Example 2 (Snapshot Isolation)
x@10=9 x@20=8 version history of x
y@10=11 y@20=12 version history of y
T1 @ 10: Wx Wy C
T2 @ 20: Wx Wy C
T3 @ 15: Rx Ry
"@ 10" indicates the timestamp of T1 is 10.
T3 will see x@10=9, y@10=11
Example 3 (Snapshot Isolation)
x@10=9
y@10=11 y@14=12
T1 @ 10: Wx Wy C
T2 @ 14: Wy C
T3 @ 15: Rx Ry
T3 will see x@10=9, y@14=12
2. Externally Consistent
If T1 completes before T2 starts (in real time), T2 must see T1's writes.
External consistency rules out reading stale data
Implementation
we want to ensure that
if T1 commits before T2 starts, T1's timestamp TS1 < T2's timestamp TS2
so we can ensure serializability and external consistency all together using timestamps
Assign timestamp TS of a r/w transaction T to TT.now().latest when it is ready to commit
a r/w transaction T must wait until TS < TT.now().earlist before commit (commit wait)
If T1 commits before T2 starts (in real time), and T1 is a r/w transaction
assign TS1 to TT.now().latest when T1 is ready to commit
if T2 is also a r/w transactions,
assign TS2 to TT.now().latest when T2 is ready to commit
then:
real time of T1's commit < real time of T2's start (assumption)
TS1 < real time of T1's commit (commit wait)
TS2 >= real time of event of TS2's assignment >= real time of T2's start
=> TS1 < TS2
if T2 is a r/o transaction
assign TS2 to TT.now().latest when T2 starts
then:
real time of T1's commit < real time of T2's start (assumption)
TS1 < real time of T1's commit (commit wait)
TS2 >= real time of event of TS2's assignment >= real time of T2's start
=> TS1 < TS2
T2 can perform reads to data whose timestamp less than TS2, so that T2 can see writes of r/w transactions that commit before T2 starts
Is it possible that TS1 < TS2 and T1 commits after T2 starts ?
Yes. In this case, T2 will also see T1's writes
External consistency says nothing about the case that T1 commits after T2 starts
In the Spanner paper, we know that r/o transactions can read at any replica, how to ensure that a r/o transaction T sees all writes of r/w transactions whose timestamp < TS ?
Safe wait.

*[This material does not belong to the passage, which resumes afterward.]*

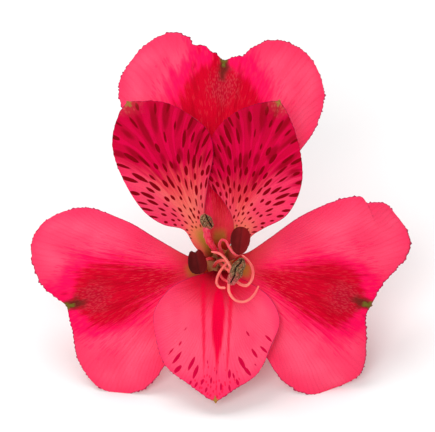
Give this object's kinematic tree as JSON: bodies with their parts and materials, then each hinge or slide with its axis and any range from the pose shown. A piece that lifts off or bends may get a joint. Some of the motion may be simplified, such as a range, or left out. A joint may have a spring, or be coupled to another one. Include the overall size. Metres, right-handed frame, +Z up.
{
  "type": "cut alstroemeria bloom",
  "caption": "Open alstroemeria flower lying on its cut stalk and lower petals, with streaked upper petals, loose stamens and a branched style.",
  "frame": {"origin": "on the surface that the bloom lies on, under the middle of its bounding box", "axes": "+Z up; +Y away from the viewer, towards the upper petals' tips and the cut stalk; +X to the viewer's right, along the span of the lower outer petals. The throat opens towards -Y and up."},
  "size_m": [0.0678, 0.0502, 0.0481],
  "materials": {
    "outer_petal": "satin",
    "upper_inner_petal": "satin",
    "lower_inner_petal": "satin",
    "filament": "satin",
    "closed_anther": "matte",
    "open_anther": "matte",
    "style": "satin",
    "ovary": "satin",
    "stalk": "satin"
  },
  "bodies": {
    "root": {"outer_tepal_upper": "outer_petal", "outer_tepal_lower_left": "outer_petal", "outer_tepal_lower_right": "outer_petal", "inner_tepal_upper_left": "upper_inner_petal", "inner_tepal_upper_right": "upper_inner_petal", "inner_tepal_lower": "lower_inner_petal", "filament_1": "filament", "filament_2": "filament", "filament_3": "filament", "filament_4": "filament", "filament_5": "filament", "filament_6": "filament", "anther_1": "closed_anther", "anther_2": "closed_anther", "anther_3": "open_anther", "anther_4": "open_anther", "style": "style", "ovary": "ovary", "pedicel": "stalk"}
  },
  "joints": []
}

Before serving a read with timestamp TS, replica must ensure that there will be no writes whose timestamp < TS commits at the replica.
If the replica see a Paxos write whose timestamp >= TS, there will be no writes whose timestamp < TS due to the timestamp monotonicity invariant:
within each Paxos group, Spanner assigns timestamps to Paxos writes in monotonically increasing order
so it is safe to serve the read.
But what if there are no such writes in a relatively long time?
the read will be blocked and the latency will be high.
Solution:
if there are no prepared transaction seen by the replica, the reader must wait.
if the replica knows a lower bound on timestamps of any prepared but not yet commited transactions
Spanner ensures that commit timestamp of such a transaction >= the known lower bound
So if the lower bound >= TS2, read can be safely served
Note:
Internal consistency: within a transaction, reads observe that transaction’s most recent writes (if any)
External consistency: reads without a preceding write in transaction T1 must observe the state written by a transaction T0, such that T0 is visible to T1, and no more recent transaction wrote to that object.
Spanner does not guarantee internal consistency.
References
Spanner: Google’s Globally-Distributed Database [OSDI 2012]
JEPSEN Blog: Snapshot Isolation